In 2018, Justice could yet represent the resistance to (America's) one-dimensional EDM. However, Auge isn't necessarily antagonistic towards the scene. "It's not even like a conscious decision to be against EDM, because we have nothing against EDM and some of the stuff we play when we DJ is very close to EDM," he explains. "It's just that it has never been an influence or an inspiration, but just because we are not really coming from the dance or club scene. Our influences are a bit more on the pop side, rock side, and also electronic stuff that is not really dance-friendly."
Especially initially, Justice applied heavy-metal tropes to disco in a way not attempted since '70s KISS (I Was Made For Lovin' You). "Obviously, we use a lot of distorted sounds and there is definitely a kind of early heavy metal - like, mostly British heavy metal - influence. But I guess what we always did, like, to us, was just disco, because, for us, disco is a blend of funk, pop music and classical music and electronics. So this is what we love the best; what we do. It's just a kind of modern disco, in a way."

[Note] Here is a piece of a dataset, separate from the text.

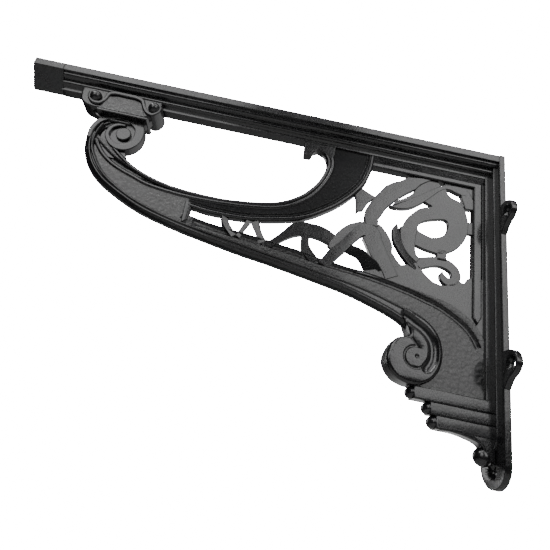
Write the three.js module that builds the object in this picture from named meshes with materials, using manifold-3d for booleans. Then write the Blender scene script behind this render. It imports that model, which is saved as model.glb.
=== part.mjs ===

For their latest live set, staged at both Glastonbury and Coachella in 2017, Justice have reworked songs past and present so as to render them "more efficient" and "more straightforward". But they also wanted the show "to be as entertaining as possible", experientially. So pivotal is their lighting designer that Auge describes him as Justice's "third member". "It's a bit of a mix between Blade Runner and a Black Sabbath concert," Auge ponders. "It sounds a bit pretentious, but it's what we had in mind when we designed the show."